Dubai’de görev yaptığı dönemde Türk dizilerinin bölge halkı üzerinde nasıl olumsuz bir etki bıraktığını gözlemleme imkanı bulduğunu anlatan Polat, şöyle devam etti:
“Bizi doğru yansıtmayan diziler üzerinden oradaki Arap toplumlarına Türkiye ile ilgili çok ciddi bir algı bırakıyorlardı. Biz de bunu düzeltmek için Türk kültürünün dizilerde anlatıldığı gibi olmadığını anlatabilmek için birtakım faaliyetler yürütüyorduk. Dolayısıyla sadece bir dizi üzerinden bile büyük operasyonlar yapılabildiğini o zamanlar gördük. İşin özüne gelecek olursak, aslında işin özünde eğitim var. Eğitim, toplumların geleceğinin teminatı olan nesillerin doğru bilgiyle yüklenmesine, hem akıl hem vicdan olarak temiz kalmasına yardımcı olan en büyük etkendir. Dolayısıyla eğitimi ne kadar düzgün ve sağlıklı verirsek inşallah sosyal doku da, kültürel yapı da, kökler de o kadar temiz kalır.”
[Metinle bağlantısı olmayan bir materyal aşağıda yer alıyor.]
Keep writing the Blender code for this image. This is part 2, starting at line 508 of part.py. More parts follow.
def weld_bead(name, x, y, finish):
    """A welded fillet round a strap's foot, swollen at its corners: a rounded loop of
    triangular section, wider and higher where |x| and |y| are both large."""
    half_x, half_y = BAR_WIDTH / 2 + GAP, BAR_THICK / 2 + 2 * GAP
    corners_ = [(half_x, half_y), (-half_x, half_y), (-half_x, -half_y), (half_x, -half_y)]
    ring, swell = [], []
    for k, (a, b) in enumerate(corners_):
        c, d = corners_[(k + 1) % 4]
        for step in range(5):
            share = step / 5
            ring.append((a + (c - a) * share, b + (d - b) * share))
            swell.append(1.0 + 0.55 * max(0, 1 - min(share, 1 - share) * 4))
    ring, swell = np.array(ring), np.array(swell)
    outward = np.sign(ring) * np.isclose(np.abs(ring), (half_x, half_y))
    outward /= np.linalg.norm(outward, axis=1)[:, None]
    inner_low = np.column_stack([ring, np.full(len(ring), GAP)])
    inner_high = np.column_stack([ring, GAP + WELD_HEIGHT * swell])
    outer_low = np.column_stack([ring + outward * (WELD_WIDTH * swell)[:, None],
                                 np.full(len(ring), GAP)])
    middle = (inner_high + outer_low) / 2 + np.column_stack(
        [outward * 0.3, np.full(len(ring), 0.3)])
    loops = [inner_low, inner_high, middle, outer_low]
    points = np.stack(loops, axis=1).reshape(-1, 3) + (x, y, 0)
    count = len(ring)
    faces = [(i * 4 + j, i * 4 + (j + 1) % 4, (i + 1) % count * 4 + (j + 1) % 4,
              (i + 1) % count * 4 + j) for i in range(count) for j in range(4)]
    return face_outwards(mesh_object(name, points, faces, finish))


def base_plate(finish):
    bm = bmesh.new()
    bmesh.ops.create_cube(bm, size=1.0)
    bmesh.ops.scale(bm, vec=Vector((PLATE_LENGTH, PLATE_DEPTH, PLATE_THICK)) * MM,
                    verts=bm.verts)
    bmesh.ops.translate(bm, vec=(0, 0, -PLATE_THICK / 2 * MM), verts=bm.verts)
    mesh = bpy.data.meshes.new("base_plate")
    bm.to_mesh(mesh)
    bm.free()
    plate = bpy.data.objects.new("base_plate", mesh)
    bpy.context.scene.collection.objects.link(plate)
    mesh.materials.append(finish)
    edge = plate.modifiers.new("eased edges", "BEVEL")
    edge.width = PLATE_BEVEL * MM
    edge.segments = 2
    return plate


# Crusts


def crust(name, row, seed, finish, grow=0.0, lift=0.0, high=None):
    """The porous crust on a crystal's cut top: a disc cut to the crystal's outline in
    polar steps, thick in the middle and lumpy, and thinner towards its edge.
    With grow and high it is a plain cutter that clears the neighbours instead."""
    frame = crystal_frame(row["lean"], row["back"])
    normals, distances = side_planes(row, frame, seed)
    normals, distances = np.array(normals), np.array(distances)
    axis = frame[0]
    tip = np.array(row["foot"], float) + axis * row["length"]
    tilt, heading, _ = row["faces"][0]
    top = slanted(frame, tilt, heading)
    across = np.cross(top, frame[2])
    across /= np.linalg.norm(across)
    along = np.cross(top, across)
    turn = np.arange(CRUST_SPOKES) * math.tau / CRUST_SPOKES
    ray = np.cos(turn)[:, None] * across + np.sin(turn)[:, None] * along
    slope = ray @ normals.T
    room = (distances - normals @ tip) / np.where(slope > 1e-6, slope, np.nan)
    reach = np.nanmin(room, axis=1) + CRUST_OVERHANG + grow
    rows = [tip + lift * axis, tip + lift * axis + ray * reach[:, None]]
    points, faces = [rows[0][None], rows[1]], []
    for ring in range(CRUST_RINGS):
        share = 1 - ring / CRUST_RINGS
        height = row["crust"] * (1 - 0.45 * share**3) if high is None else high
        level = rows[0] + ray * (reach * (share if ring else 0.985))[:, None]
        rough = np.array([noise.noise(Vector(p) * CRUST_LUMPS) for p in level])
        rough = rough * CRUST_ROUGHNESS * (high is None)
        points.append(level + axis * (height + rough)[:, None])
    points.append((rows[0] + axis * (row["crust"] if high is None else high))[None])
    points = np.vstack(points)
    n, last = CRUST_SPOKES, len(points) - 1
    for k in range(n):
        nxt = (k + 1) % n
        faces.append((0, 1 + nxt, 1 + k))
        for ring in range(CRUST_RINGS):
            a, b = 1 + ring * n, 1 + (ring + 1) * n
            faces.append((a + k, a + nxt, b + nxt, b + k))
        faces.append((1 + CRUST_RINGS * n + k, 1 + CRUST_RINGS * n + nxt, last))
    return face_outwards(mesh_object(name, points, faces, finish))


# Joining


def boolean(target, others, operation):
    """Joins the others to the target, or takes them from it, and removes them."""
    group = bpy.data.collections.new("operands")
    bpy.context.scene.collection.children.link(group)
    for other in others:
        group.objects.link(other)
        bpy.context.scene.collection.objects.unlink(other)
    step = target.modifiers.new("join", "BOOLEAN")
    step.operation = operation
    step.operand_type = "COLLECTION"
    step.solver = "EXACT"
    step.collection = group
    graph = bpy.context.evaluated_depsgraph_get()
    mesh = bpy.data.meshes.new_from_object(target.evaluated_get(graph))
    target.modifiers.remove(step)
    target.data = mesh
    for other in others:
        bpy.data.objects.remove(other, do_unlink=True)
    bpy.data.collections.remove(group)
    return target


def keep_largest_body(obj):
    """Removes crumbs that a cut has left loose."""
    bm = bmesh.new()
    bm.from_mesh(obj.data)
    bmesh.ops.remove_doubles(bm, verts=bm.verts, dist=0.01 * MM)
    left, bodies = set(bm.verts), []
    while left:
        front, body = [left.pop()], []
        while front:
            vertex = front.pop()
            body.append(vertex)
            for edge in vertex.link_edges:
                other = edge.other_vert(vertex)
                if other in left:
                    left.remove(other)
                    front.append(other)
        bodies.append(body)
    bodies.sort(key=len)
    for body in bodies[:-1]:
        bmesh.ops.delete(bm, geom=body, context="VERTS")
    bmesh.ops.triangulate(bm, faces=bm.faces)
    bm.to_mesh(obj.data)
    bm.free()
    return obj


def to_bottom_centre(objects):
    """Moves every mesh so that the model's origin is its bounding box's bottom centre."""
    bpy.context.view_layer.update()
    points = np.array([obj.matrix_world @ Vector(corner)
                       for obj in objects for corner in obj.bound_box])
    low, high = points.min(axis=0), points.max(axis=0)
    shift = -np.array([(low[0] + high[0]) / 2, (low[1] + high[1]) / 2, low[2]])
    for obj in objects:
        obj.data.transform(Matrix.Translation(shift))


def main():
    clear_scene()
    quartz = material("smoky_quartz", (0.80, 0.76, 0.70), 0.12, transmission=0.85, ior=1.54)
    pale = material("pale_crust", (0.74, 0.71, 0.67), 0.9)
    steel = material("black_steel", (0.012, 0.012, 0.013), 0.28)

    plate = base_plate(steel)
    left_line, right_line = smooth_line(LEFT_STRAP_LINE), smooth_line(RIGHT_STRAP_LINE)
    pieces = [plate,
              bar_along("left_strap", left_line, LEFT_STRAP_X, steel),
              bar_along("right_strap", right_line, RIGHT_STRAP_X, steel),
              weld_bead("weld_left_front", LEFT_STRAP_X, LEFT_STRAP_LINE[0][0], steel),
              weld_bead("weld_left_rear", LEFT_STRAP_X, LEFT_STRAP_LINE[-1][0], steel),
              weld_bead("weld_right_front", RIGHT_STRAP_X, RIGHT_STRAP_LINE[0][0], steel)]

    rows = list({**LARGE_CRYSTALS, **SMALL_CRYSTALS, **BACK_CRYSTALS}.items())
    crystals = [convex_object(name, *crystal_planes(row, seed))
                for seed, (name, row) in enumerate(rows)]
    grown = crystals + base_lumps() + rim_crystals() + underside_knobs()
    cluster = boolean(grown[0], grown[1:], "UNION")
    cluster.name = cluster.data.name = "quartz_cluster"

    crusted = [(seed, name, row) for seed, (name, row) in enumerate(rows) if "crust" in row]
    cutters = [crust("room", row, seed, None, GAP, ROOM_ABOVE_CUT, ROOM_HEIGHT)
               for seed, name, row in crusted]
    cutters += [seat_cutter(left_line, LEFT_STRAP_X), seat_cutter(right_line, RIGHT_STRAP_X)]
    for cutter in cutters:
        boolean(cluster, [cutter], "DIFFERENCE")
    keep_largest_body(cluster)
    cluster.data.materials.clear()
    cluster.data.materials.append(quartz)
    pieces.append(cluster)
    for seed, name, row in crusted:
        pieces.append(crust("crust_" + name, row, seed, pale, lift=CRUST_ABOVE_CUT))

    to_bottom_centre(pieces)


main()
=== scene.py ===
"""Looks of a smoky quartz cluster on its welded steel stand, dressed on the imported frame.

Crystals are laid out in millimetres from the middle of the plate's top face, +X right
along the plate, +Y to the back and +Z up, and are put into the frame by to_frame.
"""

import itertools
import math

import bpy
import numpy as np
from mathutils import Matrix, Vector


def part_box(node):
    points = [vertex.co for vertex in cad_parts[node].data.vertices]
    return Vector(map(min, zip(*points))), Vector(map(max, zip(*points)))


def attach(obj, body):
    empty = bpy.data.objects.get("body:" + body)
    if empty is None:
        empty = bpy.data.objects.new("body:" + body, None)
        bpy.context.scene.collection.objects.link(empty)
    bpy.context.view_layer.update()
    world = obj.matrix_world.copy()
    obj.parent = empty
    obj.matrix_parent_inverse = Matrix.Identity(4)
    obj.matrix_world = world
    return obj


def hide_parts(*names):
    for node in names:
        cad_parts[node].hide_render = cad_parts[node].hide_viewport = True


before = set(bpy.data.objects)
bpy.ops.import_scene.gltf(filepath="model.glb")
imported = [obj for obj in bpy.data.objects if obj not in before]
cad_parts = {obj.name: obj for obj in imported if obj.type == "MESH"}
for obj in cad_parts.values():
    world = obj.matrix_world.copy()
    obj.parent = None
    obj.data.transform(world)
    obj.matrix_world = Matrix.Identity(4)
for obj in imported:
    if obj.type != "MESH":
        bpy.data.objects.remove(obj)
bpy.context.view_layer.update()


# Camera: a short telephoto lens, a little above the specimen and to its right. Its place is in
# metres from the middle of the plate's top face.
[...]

Türkiye Diyanet Vakfı olarak eğitimi çok önemsediklerini ve bu alanda uluslararası boyutta önemli faaliyetler yaptıklarını ifade eden Polat, özellikle yurt dışından getirilen öğrencilere doğru, sahih bilginin hikmetli bir şekilde aktarılmasına hizmet ettiklerini vurguladı.
Eğitim hizmeti verilen öğrencilerin, ülkelerine döndüklerinde edindikleri doğru ve sahih bilgileri uygulama ve yaşantılarına aksettirmelerine destek olduklarını dile getiren Polat, bu sahih bilgilerin ana yoldan sapması için tarih boyunca çeşitli gruplar, birtakım yapılar veya devletlerin çok ciddi uğraş verdiğini söyledi.
“Kültür yapımızı korumak için doğru bilgiyi doğru kaynaktan almalıyız”
Tarihte büyük savaşlara bakıldığında dünyanın sosyokültürel yapısını etkileyecek mahiyette olduğunun görülebileceğini belirten Polat, şunları kaydetti:
“Cengizhan’ın Bağdat’ı yakması, Haçlıların Kudüs’e ilerlerken geçtikleri bölgelerde bir sürü kitabı, medreseleri yakması, kültürel dokuyu yakıp yıkarak gitmeleri İslam dünyası başta olmak üzere dünyanın sosyokültürel yapısını yüzyıllarca etkilemiştir. Bu olayın bir de soğuk savaş döneminde kullanılan yöntemi vardır. Soğuk savaş döneminde algı üzerinden, bir takım misyonerlik faaliyetleri üzerinden bu işler yapılmaktadır. Misyonerlik faaliyetlerini gerçekleştirenler her şeyi meşru gördüğü için çok farklı gruplar altında hiç olmadık coğrafyalarda bile bu operasyonları yapabiliyorlar. Yakın zamanda yaşadığımız FETÖ operasyonu bunun en bariz örneklerinden birisidir. Bu tür faaliyetleri engelleyebilmemiz, toplumumuz ve kültür yapımızı bu faaliyetlere karşı koruyabilmemiz için çok okumalıyız, araştırmalıyız, doğru bilgiyi doğru kaynaklardan almaya çalışmalıyız. Baktığımız şeylere hikmetle bakmak, yaptığımız işleri hikmetli bir şekilde yapmak durumundayız. Müslümana yakışır şekilde, vicdanımıza bakarak, merhametli, hikmetli bir şekilde olayları yorumlayarak inşallah bu tip problemlerin üstesinden geleceğiz.”